• WORK TO DO:
Search the data below for the string "else". Extract every line that contains it.
>> start SUPPLIED RECORDS
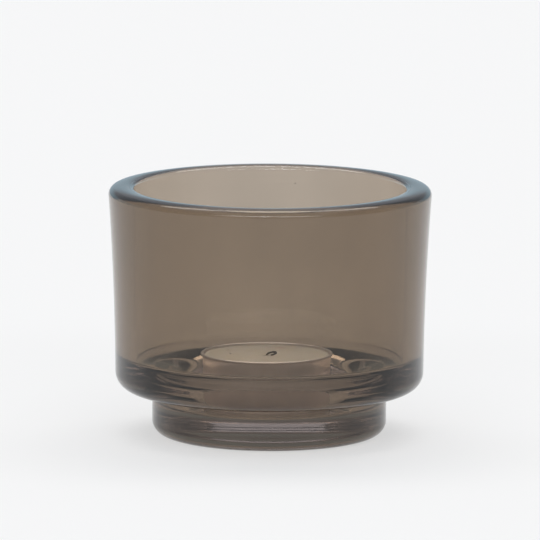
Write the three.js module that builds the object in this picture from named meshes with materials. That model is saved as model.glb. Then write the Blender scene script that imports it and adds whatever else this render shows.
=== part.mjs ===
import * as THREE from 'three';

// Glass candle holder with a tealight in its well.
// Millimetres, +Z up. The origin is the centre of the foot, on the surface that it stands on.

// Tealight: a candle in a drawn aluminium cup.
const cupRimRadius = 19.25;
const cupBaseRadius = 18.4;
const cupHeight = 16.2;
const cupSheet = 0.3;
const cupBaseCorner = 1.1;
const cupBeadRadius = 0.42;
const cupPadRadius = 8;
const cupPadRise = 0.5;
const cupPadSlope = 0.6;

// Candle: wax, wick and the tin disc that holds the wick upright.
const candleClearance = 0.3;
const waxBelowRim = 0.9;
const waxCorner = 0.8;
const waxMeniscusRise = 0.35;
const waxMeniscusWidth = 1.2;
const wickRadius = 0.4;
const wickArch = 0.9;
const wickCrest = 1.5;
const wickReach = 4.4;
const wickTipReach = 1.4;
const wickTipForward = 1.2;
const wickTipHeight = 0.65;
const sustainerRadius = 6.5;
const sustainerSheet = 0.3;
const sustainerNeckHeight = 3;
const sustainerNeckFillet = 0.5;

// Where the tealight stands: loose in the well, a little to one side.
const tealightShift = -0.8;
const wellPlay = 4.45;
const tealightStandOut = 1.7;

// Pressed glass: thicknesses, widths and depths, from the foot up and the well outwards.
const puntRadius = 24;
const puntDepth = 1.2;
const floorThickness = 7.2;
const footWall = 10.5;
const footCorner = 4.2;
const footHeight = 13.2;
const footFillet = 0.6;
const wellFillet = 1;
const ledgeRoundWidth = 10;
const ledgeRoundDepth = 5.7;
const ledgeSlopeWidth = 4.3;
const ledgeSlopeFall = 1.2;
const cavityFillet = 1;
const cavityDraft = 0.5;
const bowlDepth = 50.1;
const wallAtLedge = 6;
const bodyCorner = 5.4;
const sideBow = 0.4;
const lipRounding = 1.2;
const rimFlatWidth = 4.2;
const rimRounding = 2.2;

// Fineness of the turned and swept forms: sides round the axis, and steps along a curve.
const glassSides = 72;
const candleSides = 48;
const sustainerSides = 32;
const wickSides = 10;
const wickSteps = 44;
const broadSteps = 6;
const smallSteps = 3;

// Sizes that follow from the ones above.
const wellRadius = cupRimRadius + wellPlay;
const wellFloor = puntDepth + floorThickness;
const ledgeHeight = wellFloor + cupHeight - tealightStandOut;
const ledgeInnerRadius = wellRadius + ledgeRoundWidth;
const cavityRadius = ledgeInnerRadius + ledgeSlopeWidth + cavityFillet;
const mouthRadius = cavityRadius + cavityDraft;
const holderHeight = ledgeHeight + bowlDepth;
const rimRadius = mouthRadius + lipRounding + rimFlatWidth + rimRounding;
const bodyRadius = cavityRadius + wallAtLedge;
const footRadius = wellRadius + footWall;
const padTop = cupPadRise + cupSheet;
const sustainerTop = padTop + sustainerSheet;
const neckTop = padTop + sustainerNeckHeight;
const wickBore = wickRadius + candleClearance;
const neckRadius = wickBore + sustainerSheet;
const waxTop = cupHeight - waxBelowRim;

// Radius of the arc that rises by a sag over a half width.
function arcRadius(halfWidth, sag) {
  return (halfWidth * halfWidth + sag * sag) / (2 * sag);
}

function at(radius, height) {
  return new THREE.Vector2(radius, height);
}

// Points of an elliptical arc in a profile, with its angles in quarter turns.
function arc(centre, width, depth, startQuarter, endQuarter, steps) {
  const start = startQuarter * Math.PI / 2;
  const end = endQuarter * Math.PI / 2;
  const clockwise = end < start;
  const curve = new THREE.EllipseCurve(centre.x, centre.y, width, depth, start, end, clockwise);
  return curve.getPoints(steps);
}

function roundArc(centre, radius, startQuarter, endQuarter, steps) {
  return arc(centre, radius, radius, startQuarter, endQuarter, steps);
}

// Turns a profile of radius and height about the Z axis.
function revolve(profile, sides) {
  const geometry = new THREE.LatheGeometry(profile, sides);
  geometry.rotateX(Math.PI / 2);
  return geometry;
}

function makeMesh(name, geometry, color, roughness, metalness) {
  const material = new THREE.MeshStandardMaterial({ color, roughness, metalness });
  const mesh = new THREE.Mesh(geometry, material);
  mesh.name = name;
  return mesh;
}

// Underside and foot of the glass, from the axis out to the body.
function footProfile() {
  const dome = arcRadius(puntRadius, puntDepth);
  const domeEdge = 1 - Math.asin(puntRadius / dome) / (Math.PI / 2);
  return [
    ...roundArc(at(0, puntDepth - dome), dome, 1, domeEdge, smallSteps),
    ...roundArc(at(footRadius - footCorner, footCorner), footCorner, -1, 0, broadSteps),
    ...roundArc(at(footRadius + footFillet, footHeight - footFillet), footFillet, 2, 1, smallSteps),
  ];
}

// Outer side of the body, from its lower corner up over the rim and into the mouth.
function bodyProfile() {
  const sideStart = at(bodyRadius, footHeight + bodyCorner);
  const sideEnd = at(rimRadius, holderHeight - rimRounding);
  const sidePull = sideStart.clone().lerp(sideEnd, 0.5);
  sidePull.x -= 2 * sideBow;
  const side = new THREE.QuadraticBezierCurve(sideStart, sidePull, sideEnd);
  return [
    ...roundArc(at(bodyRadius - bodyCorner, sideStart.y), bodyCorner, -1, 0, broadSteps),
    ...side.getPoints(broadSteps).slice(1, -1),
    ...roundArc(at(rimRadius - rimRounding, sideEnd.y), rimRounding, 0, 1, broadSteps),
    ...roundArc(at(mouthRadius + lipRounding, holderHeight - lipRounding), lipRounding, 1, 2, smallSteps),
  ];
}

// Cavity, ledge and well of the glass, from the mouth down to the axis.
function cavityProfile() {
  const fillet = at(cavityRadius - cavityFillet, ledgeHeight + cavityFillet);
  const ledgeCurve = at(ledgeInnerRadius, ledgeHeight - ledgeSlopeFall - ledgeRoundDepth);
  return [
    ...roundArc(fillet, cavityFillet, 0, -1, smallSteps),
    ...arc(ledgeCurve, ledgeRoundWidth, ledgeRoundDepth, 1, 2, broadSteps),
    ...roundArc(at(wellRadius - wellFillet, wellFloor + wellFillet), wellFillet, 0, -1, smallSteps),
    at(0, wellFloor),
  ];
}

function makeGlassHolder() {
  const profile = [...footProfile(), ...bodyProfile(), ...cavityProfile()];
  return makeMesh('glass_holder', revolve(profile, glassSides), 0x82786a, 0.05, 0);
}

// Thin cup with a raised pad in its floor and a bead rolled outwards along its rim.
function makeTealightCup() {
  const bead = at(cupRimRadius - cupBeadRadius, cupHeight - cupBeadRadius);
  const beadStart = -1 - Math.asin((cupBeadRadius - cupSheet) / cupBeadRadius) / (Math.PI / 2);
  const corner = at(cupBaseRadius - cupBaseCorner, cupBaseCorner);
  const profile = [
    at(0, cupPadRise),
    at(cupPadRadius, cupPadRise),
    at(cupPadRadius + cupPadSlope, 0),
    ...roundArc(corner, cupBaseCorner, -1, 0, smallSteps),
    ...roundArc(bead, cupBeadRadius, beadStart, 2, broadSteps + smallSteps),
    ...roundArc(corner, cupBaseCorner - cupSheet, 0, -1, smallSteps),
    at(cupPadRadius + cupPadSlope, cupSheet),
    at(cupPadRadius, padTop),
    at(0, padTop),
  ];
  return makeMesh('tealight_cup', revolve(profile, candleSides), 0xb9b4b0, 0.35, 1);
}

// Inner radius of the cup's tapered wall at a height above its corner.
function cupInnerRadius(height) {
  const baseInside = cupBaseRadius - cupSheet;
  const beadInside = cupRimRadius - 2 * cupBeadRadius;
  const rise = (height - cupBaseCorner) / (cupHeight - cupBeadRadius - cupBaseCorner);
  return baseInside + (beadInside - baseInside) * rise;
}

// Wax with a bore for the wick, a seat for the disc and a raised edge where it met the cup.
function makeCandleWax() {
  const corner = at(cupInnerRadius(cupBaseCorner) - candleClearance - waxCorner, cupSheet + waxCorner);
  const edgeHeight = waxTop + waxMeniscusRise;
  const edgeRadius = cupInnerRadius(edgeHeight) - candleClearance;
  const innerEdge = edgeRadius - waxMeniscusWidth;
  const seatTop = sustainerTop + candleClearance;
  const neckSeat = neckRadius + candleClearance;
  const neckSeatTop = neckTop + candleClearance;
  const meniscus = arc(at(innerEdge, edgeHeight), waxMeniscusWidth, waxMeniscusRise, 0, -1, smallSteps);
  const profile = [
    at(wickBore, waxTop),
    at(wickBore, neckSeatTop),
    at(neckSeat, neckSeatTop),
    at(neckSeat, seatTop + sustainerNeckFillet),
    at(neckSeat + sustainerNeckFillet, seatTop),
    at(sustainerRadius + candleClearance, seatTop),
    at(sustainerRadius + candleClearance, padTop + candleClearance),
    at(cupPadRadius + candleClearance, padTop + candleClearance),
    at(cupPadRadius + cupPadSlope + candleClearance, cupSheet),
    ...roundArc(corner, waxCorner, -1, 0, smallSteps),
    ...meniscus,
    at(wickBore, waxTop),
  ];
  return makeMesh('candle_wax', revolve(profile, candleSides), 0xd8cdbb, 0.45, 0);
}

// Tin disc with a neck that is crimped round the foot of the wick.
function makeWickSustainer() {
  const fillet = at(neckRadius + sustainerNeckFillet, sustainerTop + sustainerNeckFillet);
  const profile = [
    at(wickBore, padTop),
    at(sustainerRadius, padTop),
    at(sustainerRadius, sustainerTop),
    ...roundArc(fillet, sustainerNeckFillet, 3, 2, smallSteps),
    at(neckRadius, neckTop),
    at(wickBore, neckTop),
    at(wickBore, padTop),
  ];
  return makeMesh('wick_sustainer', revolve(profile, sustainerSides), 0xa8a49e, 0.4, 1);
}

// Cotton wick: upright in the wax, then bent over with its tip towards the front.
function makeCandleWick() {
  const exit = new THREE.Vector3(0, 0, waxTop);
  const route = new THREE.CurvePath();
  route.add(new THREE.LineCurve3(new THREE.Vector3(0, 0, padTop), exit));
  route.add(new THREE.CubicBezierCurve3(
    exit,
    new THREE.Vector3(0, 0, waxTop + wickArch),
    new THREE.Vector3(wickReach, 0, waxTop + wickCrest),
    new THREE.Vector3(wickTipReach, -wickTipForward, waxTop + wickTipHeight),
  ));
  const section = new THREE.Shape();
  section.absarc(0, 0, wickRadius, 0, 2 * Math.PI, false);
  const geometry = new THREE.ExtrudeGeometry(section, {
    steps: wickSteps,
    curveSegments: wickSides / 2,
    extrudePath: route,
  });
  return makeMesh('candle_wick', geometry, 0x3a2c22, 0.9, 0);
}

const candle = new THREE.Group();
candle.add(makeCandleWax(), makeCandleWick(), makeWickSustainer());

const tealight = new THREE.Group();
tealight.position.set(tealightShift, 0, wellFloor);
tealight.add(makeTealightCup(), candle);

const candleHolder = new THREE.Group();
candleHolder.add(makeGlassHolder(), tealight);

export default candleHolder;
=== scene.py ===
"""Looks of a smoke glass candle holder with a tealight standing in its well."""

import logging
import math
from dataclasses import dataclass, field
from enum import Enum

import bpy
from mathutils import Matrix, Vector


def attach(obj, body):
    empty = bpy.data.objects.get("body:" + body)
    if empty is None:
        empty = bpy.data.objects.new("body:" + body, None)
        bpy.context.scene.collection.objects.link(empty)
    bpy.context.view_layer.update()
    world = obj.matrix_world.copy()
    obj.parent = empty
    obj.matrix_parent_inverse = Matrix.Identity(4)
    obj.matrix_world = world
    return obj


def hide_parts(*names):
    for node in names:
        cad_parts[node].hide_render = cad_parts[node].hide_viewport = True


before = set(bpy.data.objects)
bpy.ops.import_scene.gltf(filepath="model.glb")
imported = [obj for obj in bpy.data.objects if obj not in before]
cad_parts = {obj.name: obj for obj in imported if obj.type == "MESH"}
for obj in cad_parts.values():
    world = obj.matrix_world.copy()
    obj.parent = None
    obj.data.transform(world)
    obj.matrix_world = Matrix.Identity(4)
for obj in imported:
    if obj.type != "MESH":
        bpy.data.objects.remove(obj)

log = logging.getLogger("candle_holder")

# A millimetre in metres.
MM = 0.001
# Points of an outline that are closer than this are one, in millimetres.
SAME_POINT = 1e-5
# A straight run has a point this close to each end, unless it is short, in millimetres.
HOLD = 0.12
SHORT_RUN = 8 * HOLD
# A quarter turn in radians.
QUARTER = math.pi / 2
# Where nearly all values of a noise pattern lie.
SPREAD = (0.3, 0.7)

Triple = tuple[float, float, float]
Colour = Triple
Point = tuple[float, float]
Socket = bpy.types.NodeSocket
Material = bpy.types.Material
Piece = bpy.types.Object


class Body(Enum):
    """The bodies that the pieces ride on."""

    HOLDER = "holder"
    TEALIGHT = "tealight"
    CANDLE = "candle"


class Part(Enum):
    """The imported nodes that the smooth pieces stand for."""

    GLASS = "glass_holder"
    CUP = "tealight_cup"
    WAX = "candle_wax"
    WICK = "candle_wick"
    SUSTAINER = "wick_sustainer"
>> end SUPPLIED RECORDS
>> start SUPPLIED RECORDS
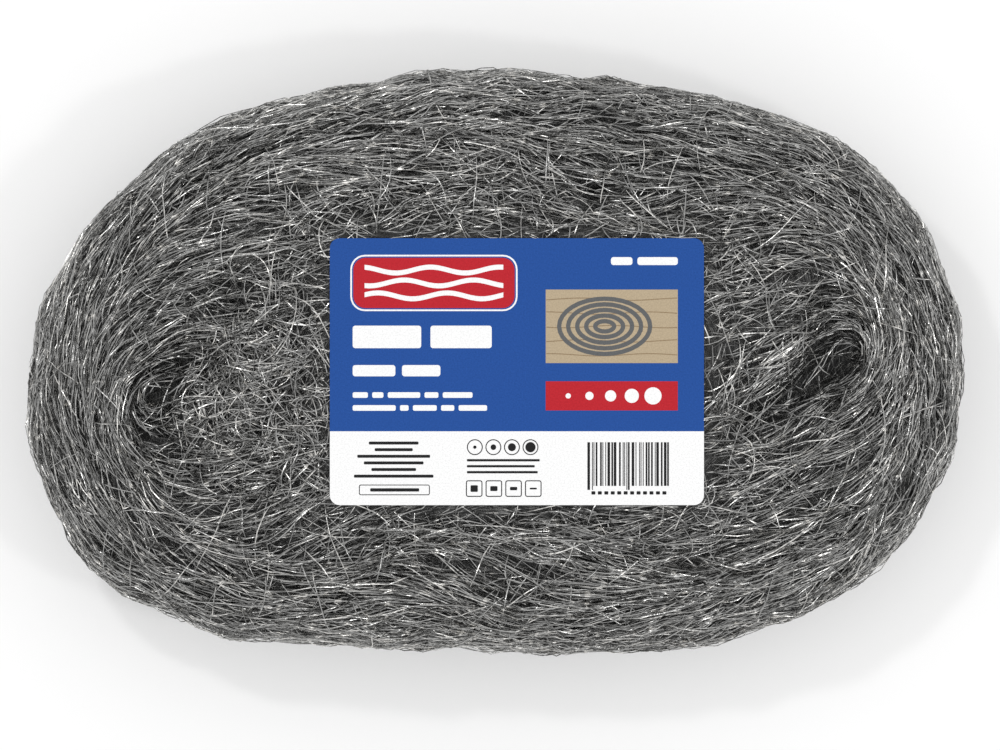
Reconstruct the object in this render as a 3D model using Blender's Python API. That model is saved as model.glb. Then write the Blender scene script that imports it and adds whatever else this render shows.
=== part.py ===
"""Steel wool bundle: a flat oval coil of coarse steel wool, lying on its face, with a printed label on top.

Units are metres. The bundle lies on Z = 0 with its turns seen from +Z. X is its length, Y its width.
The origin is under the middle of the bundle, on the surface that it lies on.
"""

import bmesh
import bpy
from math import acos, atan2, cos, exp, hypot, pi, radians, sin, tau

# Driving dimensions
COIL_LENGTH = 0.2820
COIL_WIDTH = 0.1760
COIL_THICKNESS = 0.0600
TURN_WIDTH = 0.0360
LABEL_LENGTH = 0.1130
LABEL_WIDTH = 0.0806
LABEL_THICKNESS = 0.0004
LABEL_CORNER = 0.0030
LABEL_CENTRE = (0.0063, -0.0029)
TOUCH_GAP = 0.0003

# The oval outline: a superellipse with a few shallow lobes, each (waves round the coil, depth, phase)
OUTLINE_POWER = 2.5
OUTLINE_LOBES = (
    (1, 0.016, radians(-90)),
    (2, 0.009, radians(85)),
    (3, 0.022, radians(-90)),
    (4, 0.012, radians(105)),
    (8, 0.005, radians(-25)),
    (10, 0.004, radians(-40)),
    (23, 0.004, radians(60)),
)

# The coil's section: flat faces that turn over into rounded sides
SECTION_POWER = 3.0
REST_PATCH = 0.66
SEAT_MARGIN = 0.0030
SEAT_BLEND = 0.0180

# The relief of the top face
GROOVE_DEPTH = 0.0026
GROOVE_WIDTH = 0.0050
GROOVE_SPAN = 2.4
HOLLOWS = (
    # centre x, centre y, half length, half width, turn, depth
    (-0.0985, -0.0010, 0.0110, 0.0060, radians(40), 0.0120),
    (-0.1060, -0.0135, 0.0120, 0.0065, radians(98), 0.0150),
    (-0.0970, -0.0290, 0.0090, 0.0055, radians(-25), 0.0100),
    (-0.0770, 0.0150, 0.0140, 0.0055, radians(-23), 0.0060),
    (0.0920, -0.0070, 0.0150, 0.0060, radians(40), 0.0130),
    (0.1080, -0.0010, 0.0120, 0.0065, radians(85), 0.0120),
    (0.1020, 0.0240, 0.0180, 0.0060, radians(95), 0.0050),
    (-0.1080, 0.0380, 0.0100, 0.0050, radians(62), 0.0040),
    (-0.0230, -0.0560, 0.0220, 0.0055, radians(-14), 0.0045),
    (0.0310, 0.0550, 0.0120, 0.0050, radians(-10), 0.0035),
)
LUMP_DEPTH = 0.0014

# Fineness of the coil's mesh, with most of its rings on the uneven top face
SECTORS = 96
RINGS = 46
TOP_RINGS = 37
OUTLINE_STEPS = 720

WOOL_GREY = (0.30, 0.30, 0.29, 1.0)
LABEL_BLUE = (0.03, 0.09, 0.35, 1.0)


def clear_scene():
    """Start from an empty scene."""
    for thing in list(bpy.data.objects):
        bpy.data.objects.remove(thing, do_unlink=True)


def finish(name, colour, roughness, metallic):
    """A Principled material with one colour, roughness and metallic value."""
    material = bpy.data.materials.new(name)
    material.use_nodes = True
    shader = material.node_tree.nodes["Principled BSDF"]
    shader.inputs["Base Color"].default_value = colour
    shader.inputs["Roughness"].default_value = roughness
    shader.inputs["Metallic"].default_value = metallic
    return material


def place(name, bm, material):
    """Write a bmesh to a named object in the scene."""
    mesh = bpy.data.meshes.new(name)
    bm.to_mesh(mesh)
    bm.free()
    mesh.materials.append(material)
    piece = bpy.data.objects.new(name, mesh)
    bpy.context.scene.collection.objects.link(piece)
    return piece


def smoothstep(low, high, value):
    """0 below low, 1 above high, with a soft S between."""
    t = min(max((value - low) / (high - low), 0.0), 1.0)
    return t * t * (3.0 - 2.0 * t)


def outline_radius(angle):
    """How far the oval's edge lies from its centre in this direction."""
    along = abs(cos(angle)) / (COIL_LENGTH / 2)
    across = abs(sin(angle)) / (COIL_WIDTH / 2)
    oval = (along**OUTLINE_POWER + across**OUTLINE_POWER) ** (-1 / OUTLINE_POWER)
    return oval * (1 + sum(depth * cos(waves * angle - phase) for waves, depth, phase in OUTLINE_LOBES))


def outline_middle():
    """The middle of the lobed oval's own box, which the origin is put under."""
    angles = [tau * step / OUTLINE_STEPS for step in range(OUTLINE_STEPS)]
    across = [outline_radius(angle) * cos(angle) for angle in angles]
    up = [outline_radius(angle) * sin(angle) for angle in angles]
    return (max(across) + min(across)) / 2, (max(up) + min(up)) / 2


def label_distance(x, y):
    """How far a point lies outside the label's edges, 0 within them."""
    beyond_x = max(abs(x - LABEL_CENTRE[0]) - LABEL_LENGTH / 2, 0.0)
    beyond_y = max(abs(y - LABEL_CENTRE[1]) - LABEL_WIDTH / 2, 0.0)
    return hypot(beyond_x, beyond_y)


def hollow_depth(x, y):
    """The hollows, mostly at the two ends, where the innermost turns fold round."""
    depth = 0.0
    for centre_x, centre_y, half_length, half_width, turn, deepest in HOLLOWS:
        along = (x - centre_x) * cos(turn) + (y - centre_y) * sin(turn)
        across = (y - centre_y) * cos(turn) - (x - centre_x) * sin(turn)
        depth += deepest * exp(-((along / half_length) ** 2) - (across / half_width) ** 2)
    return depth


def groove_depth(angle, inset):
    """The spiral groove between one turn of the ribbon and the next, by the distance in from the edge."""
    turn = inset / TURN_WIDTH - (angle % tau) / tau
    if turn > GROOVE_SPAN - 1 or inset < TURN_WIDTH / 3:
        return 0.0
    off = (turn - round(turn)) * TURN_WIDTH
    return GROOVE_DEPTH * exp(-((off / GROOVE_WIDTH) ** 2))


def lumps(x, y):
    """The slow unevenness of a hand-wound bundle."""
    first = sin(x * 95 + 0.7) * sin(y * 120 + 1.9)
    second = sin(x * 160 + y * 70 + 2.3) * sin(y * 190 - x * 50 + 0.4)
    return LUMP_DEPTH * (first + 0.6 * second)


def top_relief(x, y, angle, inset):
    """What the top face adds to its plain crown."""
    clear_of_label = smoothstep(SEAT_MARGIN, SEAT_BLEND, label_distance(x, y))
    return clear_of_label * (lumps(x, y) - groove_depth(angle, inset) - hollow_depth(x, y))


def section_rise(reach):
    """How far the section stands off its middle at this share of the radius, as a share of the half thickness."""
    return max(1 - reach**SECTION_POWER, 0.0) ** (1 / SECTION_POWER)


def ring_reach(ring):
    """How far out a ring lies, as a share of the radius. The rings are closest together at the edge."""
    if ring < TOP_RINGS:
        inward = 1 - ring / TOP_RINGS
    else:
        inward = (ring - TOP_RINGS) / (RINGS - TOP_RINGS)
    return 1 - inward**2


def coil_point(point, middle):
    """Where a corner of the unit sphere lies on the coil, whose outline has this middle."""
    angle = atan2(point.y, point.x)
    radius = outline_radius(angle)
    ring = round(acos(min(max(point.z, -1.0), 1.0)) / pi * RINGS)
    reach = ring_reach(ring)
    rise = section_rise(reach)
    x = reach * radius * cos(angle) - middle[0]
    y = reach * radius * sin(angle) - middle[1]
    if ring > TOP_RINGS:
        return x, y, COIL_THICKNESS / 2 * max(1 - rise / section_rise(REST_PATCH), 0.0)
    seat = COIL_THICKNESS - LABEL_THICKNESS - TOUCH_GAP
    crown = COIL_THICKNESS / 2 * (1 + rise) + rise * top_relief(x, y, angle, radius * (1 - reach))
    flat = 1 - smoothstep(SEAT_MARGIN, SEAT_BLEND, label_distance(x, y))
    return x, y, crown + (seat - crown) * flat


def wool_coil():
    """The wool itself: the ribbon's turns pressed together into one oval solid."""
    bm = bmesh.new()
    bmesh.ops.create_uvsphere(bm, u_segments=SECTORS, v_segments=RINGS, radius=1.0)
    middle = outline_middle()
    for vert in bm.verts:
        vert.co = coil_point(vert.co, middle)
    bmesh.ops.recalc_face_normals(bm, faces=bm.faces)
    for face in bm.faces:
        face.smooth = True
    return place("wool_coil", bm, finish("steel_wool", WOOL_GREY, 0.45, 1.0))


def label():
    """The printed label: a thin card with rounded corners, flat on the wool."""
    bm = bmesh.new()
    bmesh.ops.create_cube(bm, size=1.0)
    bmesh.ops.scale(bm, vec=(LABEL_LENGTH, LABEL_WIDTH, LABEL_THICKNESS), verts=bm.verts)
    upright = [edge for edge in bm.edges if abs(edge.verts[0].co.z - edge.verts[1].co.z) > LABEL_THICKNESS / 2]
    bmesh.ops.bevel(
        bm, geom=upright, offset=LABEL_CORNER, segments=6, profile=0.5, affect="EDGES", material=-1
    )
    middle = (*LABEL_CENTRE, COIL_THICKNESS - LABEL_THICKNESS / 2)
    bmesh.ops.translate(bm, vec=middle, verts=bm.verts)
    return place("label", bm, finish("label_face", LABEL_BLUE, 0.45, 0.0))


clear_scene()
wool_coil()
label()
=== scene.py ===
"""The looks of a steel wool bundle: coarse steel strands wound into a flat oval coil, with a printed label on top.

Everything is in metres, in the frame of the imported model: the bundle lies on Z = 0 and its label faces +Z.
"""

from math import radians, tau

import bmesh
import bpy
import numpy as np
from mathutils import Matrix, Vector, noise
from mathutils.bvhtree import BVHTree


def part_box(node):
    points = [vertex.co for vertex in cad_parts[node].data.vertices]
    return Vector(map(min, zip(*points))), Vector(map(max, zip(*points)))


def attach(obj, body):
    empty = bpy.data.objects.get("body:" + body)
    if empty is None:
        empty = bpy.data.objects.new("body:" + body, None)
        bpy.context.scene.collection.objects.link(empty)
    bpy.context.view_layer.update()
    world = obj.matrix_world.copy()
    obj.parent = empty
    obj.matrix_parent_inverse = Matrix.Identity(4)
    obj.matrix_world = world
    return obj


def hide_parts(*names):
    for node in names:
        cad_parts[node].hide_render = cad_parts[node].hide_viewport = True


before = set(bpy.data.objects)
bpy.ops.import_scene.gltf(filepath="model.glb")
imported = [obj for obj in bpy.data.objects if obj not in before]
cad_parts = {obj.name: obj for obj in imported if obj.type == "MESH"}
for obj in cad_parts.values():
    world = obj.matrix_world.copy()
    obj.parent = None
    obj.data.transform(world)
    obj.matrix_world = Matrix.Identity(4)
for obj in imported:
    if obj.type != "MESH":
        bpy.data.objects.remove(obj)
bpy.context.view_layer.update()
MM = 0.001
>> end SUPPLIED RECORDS
• RESULT OF THIS EXERCISE:
Write the three.js module that builds the object in this picture from named meshes with materials. That model is saved as model.glb. Then write the Blender scene script that imports it and adds whatever else this render shows.
Reconstruct the object in this render as a 3D model using Blender's Python API. That model is saved as model.glb. Then write the Blender scene script that imports it and adds whatever else this render shows.
    else:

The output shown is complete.